Elements: The Heart of XML

Elements are the building blocks of XML, consisting of:

  • A start tag: <tagname>
  • The content: Text or other elements
  • An end tag: </tagname>

Elements can be nested inside other elements, creating a hierarchical tree structure:

<library>
  <book category="fiction">
    <title>The Great Gatsby</title>
    <author>F. Scott Fitzgerald</author>
    <year>1925</year>
  </book>
  <book category="non-fiction">
    <title>In Cold Blood</title>
    <author>Truman Capote</author>
    <year>1966</year>
  </book>
</library>

Let’s visualize this structure:

graph TD
    A[library] --> B[book]
    A --> C[book]
    B --> D[title]
    B --> E[author]
    B --> F[year]
    C --> G[title]
    C --> H[author]
    C --> I[year]
    B -.-> J["attribute: category='fiction'"]
    C -.-> K["attribute: category='non-fiction'"]

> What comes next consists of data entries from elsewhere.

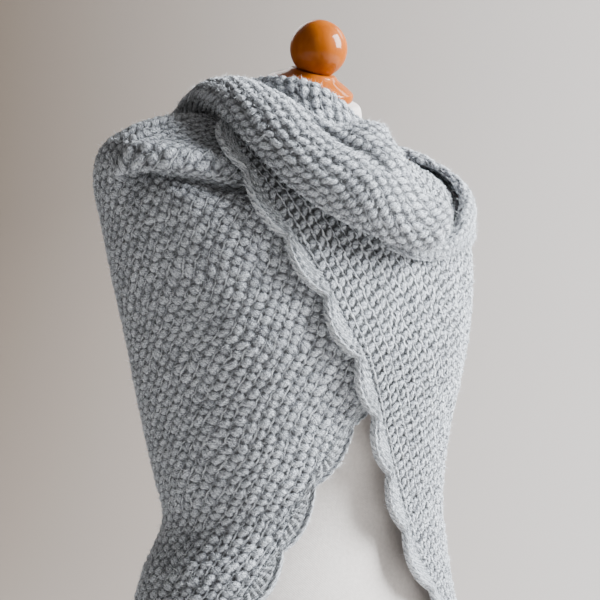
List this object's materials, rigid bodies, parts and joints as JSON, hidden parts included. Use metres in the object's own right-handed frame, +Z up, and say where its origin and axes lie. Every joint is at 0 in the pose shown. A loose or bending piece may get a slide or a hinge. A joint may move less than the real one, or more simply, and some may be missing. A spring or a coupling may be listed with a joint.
{
  "type": "triangle shawl on dress form",
  "caption": "Chunky crocheted triangle shawl with scalloped edges, wrapped across the chest, rolled round the neck and thrown over both shoulders of a limbless dress form on a stand.",
  "frame": {"origin": "centre of the stand's underside", "axes": "+Z up, -Y the way the wearer faces, +X to the wearer's left"},
  "size_m": [0.4493, 0.3482, 1.037],
  "materials": {
    "varnished_wood": "glossy orange varnish",
    "linen": "plain pale linen weave",
    "crochet": "light blue-grey heather yarn in rows of puff stitches",
    "crochet_border": "the same yarn in a row of fans with a chain-like rim"
  },
  "bodies": {
    "root": {"stand_base": "varnished_wood", "stand_pole": "varnished_wood", "form_plate": "varnished_wood", "form_torso": "linen", "neck_cap": "varnished_wood", "neck_ball": "varnished_wood", "shawl_right_half": "crochet", "border_right_half": "crochet_border", "shawl_left_half": "crochet", "border_left_half": "crochet_border", "collar_roll": "crochet", "neck_edge": "crochet", "right_shoulder_tip": "crochet", "right_shoulder_tip_border": "crochet_border", "left_shoulder_tip": "crochet", "left_shoulder_tip_border": "crochet_border"}
  },
  "joints": []
}
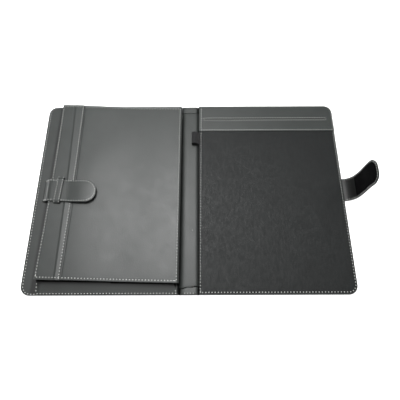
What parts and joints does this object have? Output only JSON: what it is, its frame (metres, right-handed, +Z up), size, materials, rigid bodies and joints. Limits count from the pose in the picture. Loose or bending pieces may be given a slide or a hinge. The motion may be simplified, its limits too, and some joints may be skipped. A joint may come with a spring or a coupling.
{
  "type": "padfolio",
  "caption": "Open leather writing folder with a bellows document pocket and tongue, pen loop, banded pad side and a hook-and-loop closing strap.",
  "frame": {"origin": "middle of the spine's underside, on the plane the open folder lies on", "axes": "+X towards the writing pad side and the closing strap, +Y towards the top edge, +Z up out of the open folder"},
  "size_m": [0.5311, 0.335, 0.0896],
  "materials": {
    "leather": "soft grained dark grey leatherette",
    "inner_leather": "matt dark grey leatherette",
    "panel_fabric": "dark woven lining",
    "board": "grey board",
    "foam": null,
    "elastic": "ribbed black elastic",
    "hook_and_loop": "black hook and loop tape"
  },
  "bodies": {
    "back_cover": {"back_cover_skin": "leather", "back_cover_foam": "foam", "back_cover_board": "board", "back_cover_lining": "panel_fabric", "pad_band": "leather", "pen_loop": "elastic", "strap_anchor": "leather"},
    "spine": {"spine_skin": "leather", "spine_board": "board", "gutter_lining": "leather"},
    "front_cover": {"front_cover_skin": "leather", "front_cover_foam": "foam", "front_cover_board": "board", "front_cover_lining": "inner_leather", "front_cover_loop_pad": "hook_and_loop", "pocket_gusset": "inner_leather", "pocket_front_panel": "leather", "pocket_band": "leather", "tongue_face": "leather", "tongue_backing": "inner_leather", "tongue_keeper": "leather"},
    "strap_base": {"strap_base_face": "leather", "strap_base_lining": "inner_leather"},
    "strap_flap": {"strap_flap_face": "leather", "strap_flap_lining": "inner_leather", "strap_hook_pad": "hook_and_loop"}
  },
  "joints": [
    {"name": "spine_fold", "type": "hinge", "parent": "back_cover", "child": "spine", "pos_m": [0.013, 0, 0.0009], "axis": [0, 1, 0], "range_deg": [0, 90], "deforming": ["pen_loop"]},
    {"name": "cover_fold", "type": "hinge", "parent": "spine", "child": "front_cover", "pos_m": [-0.013, 0, 0.0009], "axis": [0, 1, 0], "range_deg": [0, 90]},
    {"name": "strap_fold", "type": "hinge", "parent": "back_cover", "child": "strap_base", "pos_m": [0.25588, 0.003, 0.00297], "axis": [0, -1, 0], "range_deg": [0, 30]},
    {"name": "strap_wrap", "type": "hinge", "parent": "strap_base", "child": "strap_flap", "pos_m": [0.27002, 0.002, 0.02588], "axis": [0, -1, 0], "range_deg": [0, 60]}
  ]
}
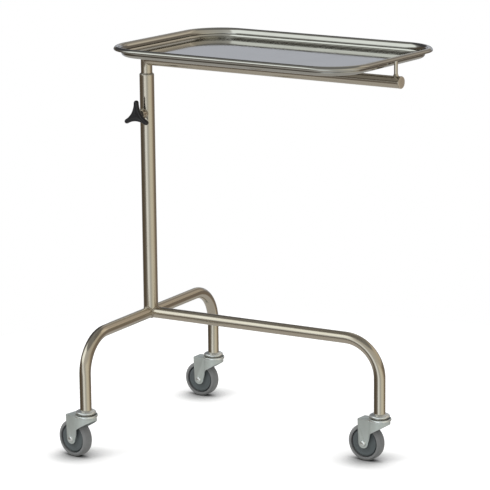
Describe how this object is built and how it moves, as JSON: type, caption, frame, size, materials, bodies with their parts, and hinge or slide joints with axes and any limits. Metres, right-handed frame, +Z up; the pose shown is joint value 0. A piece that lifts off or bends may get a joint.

Attributes: Extra Information

Attributes provide additional information about elements and are always placed in the opening tag:

<person id="123" status="active">
  <name>Jane Doe</name>
  <age>32</age>
</person>

Here, id and status are attributes of the person element.

XML Declaration

The XML declaration specifies the XML version and the encoding used:

<?xml version="1.0" encoding="UTF-8"?>

This should be the first line of your XML document. While optional, it’s a good practice to include it.

Comments and CDATA

Comments work similarly to HTML:

<!-- This is a comment in XML -->

For text that shouldn’t be parsed as markup (like code snippets), use CDATA sections:

<script>
<![CDATA[
  function sayHello() {
    alert("Hello, world! <test>");  // The "<test>" won't be treated as XML
  }
]]>
</script>

XML Rules: Well-formed vs. Valid XML

Well-formed XML

For XML to be “well-formed” (syntactically correct), it must follow these rules:

  1. Every opening tag must have a closing tag
  2. Tags must be properly nested
  3. XML is case-sensitive (<Person> and <person> are different elements)
  4. All attributes must have quotes around their values
  5. There must be exactly one root element

Valid XML

“Valid” XML follows all well-formed rules AND conforms to a specific structure defined in a DTD (Document Type Definition) or XML Schema:

<!DOCTYPE note SYSTEM "note.dtd">
<note>
  <to>You</to>
  <from>Me</from>
  <heading>Reminder</heading>
  <body>Don't forget our meeting!</body>
</note>

XML Namespaces

Namespaces help avoid name conflicts when combining XML from different sources:

<h:html xmlns:h="http://www.w3.org/TR/html4/">
  <h:head>
    <h:title>Using namespaces</h:title>
  </h:head>
  <h:body>
    <h:p>This paragraph uses the HTML namespace.</h:p>
  </h:body>
</h:html>

Here, the xmlns:h attribute defines a namespace prefix h that’s used throughout the document.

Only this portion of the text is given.